▶ [WHAT IS EXPECTED]
Write out the lines from the top of the material through the line with "pin_at = 807.6; // [760:0.1:860]", exactly and with nothing added.

-- RECORDS TO PROCESS start --

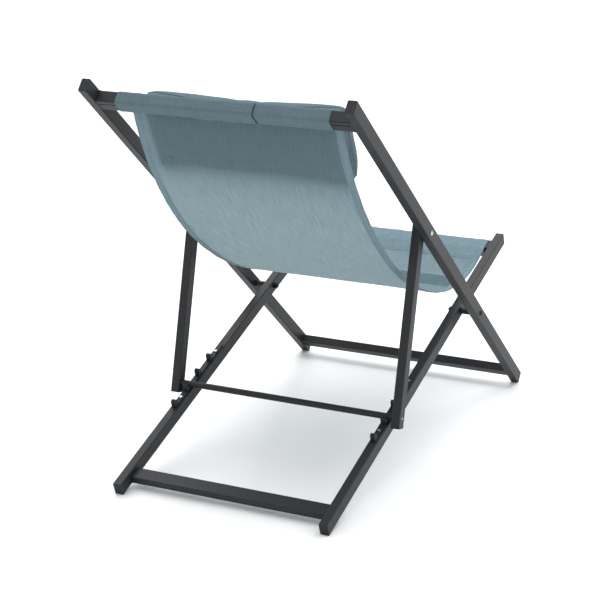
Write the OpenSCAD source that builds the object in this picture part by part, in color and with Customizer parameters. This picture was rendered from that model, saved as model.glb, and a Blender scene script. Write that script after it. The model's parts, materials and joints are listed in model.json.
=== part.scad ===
// Folding deck chair: a back frame, a seat frame and a support frame of rectangular
// tube, a mesh sling between the two long frames, and a head pillow.
// Side profiles are drawn as [y, z] and extruded along X. The sitter faces -Y.

/* [Frame] */
// Width over the outer faces of the back rails
overall_w = 600; // [520:5:720]
// Length of a back rail, plugs left out
back_len = 1317; // [1250:1:1600]
// Length of a seat rail, plugs left out
seat_len = 1067; // [1010:1:1300]
// Tilt of the back rails above the floor, in degrees
back_angle = 40.45; // [36:0.05:48]
// Tilt of the seat rails above the floor, in degrees
seat_angle = 19.23; // [17:0.01:22]
// Distance from a front foot to the main pivot, along the back rail
pivot_at = 394.5; // [350:0.5:430]
// Distance from a front foot to the support frame's pin, along the back rail
pin_at = 807.6; // [760:0.1:860]

/* [Tube] */
// Wide side of a rail
rail_d = 29; // [24:0.5:36]
// Narrow side of a rail
rail_w = 20; // [16:0.5:25]
// Wall of every tube
tube_t = 1.6; // [1.2:0.1:2.5]
// Gap between a back rail and a seat rail
frame_gap = 28.5; // [26:0.5:36]
// Thickness of a tube plug's visible cap
plug_cap = 3; // [3:0.5:6]
// Height trimmed off each foot plug to give it a flat
foot_trim = 0.8; // [0.4:0.1:0.8]

/* [Crossbars] */
// Height of the grooved crossbars, along the rails
groove_bar_h = 34; // [30:0.5:40]
// Depth of the grooved crossbars, across the rails
groove_bar_d = 26; // [22:0.5:28]
// Distance from a rail's end to its grooved crossbar
groove_bar_inset = 39; // [30:1:60]
// Distance from a rail's lower end to its foot crossbar
foot_bar_inset = 25; // [15:1:60]
// Thickness of the front foot crossbar
front_foot_bar_t = 20; // [14:0.5:22]
// Thickness of the rear foot crossbar
rear_foot_bar_t = 17; // [14:0.5:22]

/* [Support] */
// Wide side of a support strut
strut_d = 26; // [20:0.5:30]
// Narrow side of a support strut
strut_w = 20; // [16:0.5:22]
// Clearance between a strut and the back rail beside it
strut_side_gap = 1; // [0.5:0.1:2]
// Diameter of the support frame's crossbar
bar_d = 14; // [12:0.5:18]
// Distance from the crossbar's axis to the end of a strut
bar_above_end = 22; // [16:0.5:30]

/* [Notch racks] */
// Distance from a rear foot to the crossbar's seat in use, along the seat rail
notch_at = 340; // [300:1:380]
// Distance between two notches
notch_pitch = 57.5; // [50:0.5:70]
// Width of a rack
rack_w = 11; // [8:0.5:14]
// Thickness of a rack's base strip
rack_base = 3; // [2:0.5:5]
// Height of a rack's teeth above the rail
tooth_h = 18; // [14:0.5:22]
// Length of a tooth along the rail
tooth_l = 11; // [8:0.5:14]

/* [Pivots] */
// Diameter of a main pivot bolt
bolt_d = 8; // [6:0.5:10]
// Diameter of a spacer on a main pivot bolt
spacer_d = 14; // [12:0.5:20]
// Diameter of a support pin's screw
pin_d = 6; // [5:0.5:8]
// Radial clearance of a turning fit
turn_fit = 0.05; // [0.02:0.01:0.1]

/* [Fabric] */
// Gap between the sling's side and the seat rail beside it
sling_side_gap = 4.5; // [4.5:0.5:30]
// Thickness of the sling
sling_t = 1.4; // [1:0.1:3]
// Clearance of a sleeve around its crossbar
sleeve_fit = 0.6; // [0.4:0.1:2]
// How much narrower the pillow is than the sling, at each side
pillow_side_in = 4; // [2:1:30]
// Length of the pillow, down the sling
pillow_l = 166; // [120:1:240]
// Thickness of the pillow
pillow_t = 72; // [40:1:90]

/* [Hidden] */
$fn = 64;

frame_color = "#33363a";
plug_color = "#17181a";
steel_color = "#b9bcc0";
sling_color = "#7d949b";

// Directions along a rail and square to it, as [y, z]
back_dir = [cos(back_angle), sin(back_angle)];
back_up = [-sin(back_angle), cos(back_angle)];
seat_dir = [-cos(seat_angle), sin(seat_angle)];
seat_up = [sin(seat_angle), cos(seat_angle)];

// Whole lengths with the caps on, and the lowest point of each rail's end on the floor
back_full = back_len + 2 * plug_cap;
seat_full = seat_len + 2 * plug_cap;
front_foot = back_up * rail_d / 2 - [0, foot_trim];
pivot = front_foot + back_dir * pivot_at;
seat_pivot_at = (pivot[1] + foot_trim - rail_d / 2 * cos(seat_angle)) / sin(seat_angle);
rear_foot = pivot - seat_dir * seat_pivot_at;

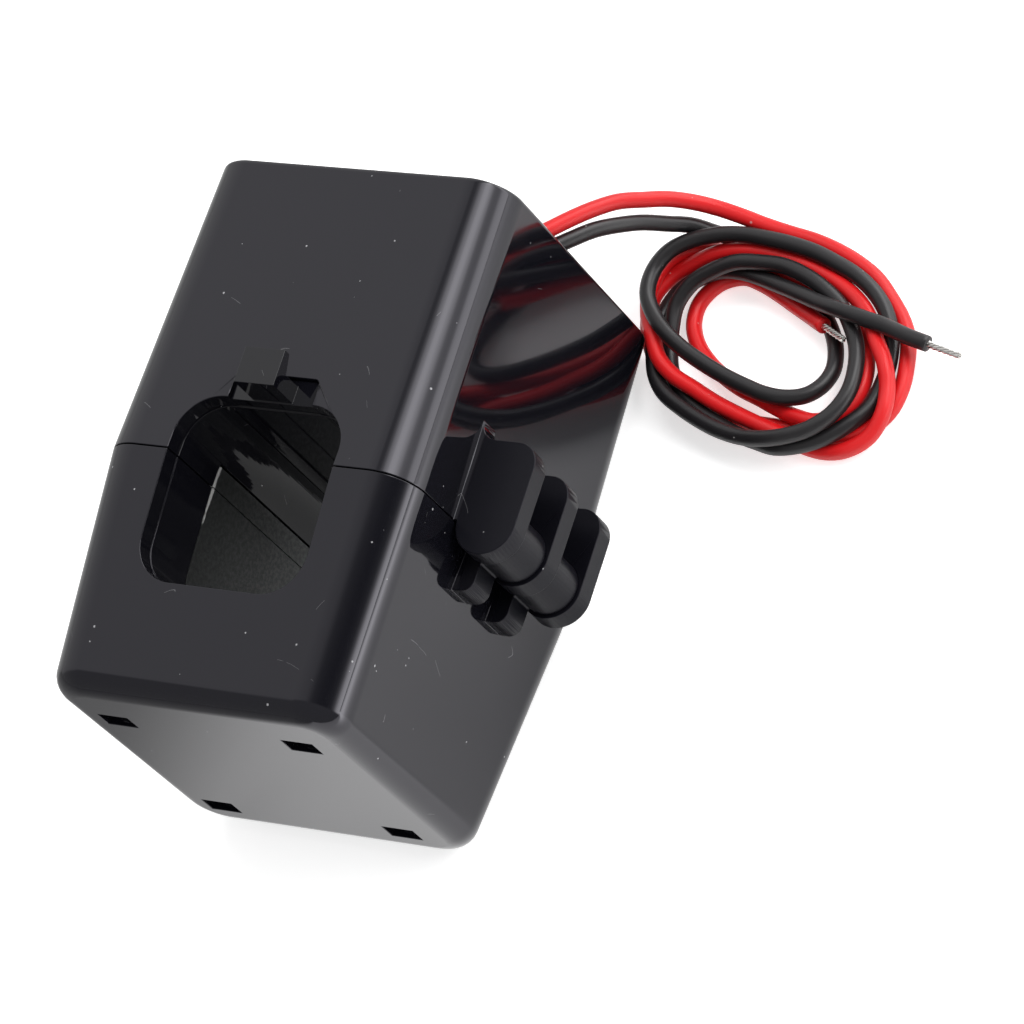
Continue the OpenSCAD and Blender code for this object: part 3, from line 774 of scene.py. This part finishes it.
def winding_tree():
    """Turns of round wire side by side round the yoke"""
    tree, given, result = new_tree(
        "layer_of_turns",
        (
            ("Turns", "Int"),
            ("Width", "Float"),
            ("Depth", "Float"),
            ("Height", "Float"),
            ("Corner", "Float"),
            ("Place", "Vector"),
        ),
    )
    loop = node(
        tree,
        "GeometryNodeCurvePrimitiveQuadrilateral",
        Width=given["Depth"],
        Height=given["Height"],
    )
    bend = node(
        tree,
        "GeometryNodeFilletCurve",
        mode="POLY",
        Count=4,
        Curve=loop.outputs[0],
        Radius=given["Corner"],
    )
    pitch = math_node(tree, "DIVIDE", given["Width"], given["Turns"])
    turn = round_bar(tree, bend.outputs[0], times(tree, pitch, WIRE_SHARE))
    offset = node(tree, "ShaderNodeCombineXYZ", X=pitch)
    row = node(
        tree,
        "GeometryNodeMeshLine",
        Count=given["Turns"],
        Start_Location=given["Place"],
        Offset=offset.outputs[0],
    )
    copies = node(
        tree,
        "GeometryNodeInstanceOnPoints",
        Points=row.outputs[0],
        Instance=turn,
        Rotation=(0, math.pi / 2, 0),
    )
    return finish_tree(tree, copies.outputs[0], given, result)


def grown(name, tree, values):
    """A plain mesh piece grown by a node tree, its inputs set by socket identifier"""
    piece = add_object(name, bpy.data.meshes.new(name))
    grow = piece.modifiers.new("grow", "NODES")
    grow.node_group = tree
    for item in tree.interface.items_tree:
        if item.in_out == "INPUT" and item.name in values:
            grow[item.identifier] = values[item.name]
    settle(piece)
    piece.data.name = name
    return piece


# ---- Operators ----------------------------------------------------------------------------------

# Each lead: name, route, length, the nodes that it replaces and the node of its bare end.
LEADS = (
    ("black", BLACK_ROUTE, 0.226, ("black_lead", "black_tail"), "black_tip"),
    ("red", RED_ROUTE, 0.2325, ("red_lead", "red_tail", "lead_coil"), "red_tip"),
)
# Solids that keep their shape: node, finish, its two colours, roughness, scale and depth of grain.
PLAIN_FINISHES = (
    ("bobbin", "bobbin_nylon", (0.7, 0.66, 0.54), (0.82, 0.8, 0.72), 0.5, 300.0, 0.00002),
    ("winding_tape", "polyester_tape", (0.68, 0.42, 0.04), (0.8, 0.56, 0.1), 0.3, 500.0, 0.00002),
    ("lead_board", "solder_board", (0.012, 0.11, 0.04), (0.03, 0.2, 0.08), 0.35, 700.0, 0.00002),
    ("core_pad", "foam_pad", (0.02, 0.02, 0.02), (0.07, 0.07, 0.07), 0.85, 900.0, 0.0002),
    ("lead_bush", "bush_rubber", (0.008,) * 3, (0.02, 0.02, 0.02), 0.45, 500.0, 0.00003),
)
PIN_FINISH = ("pin_steel", (0.4, 0.4, 0.41), (0.62, 0.62, 0.63), 0.3, 1500.0, 0.00001)
COPPER_FINISH = ("enamelled_copper", (0.42, 0.13, 0.04), (0.62, 0.24, 0.08), 0.28, 900.0, 0.00001)
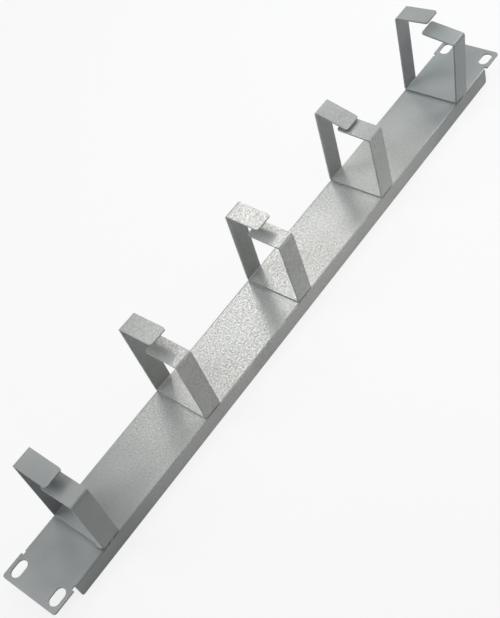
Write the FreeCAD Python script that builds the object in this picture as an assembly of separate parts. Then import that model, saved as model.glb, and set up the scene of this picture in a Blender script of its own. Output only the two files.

-- RECORDS TO PROCESS end --

▶ [SOLUTION]
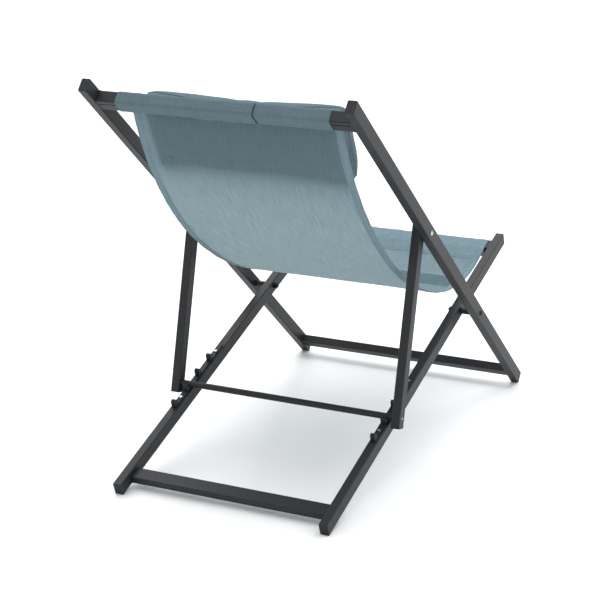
Write the OpenSCAD source that builds the object in this picture part by part, in color and with Customizer parameters. This picture was rendered from that model, saved as model.glb, and a Blender scene script. Write that script after it. The model's parts, materials and joints are listed in model.json.
=== part.scad ===
// Folding deck chair: a back frame, a seat frame and a support frame of rectangular
// tube, a mesh sling between the two long frames, and a head pillow.
// Side profiles are drawn as [y, z] and extruded along X. The sitter faces -Y.

/* [Frame] */
// Width over the outer faces of the back rails
overall_w = 600; // [520:5:720]
// Length of a back rail, plugs left out
back_len = 1317; // [1250:1:1600]
// Length of a seat rail, plugs left out
seat_len = 1067; // [1010:1:1300]
// Tilt of the back rails above the floor, in degrees
back_angle = 40.45; // [36:0.05:48]
// Tilt of the seat rails above the floor, in degrees
seat_angle = 19.23; // [17:0.01:22]
// Distance from a front foot to the main pivot, along the back rail
pivot_at = 394.5; // [350:0.5:430]
// Distance from a front foot to the support frame's pin, along the back rail
pin_at = 807.6; // [760:0.1:860]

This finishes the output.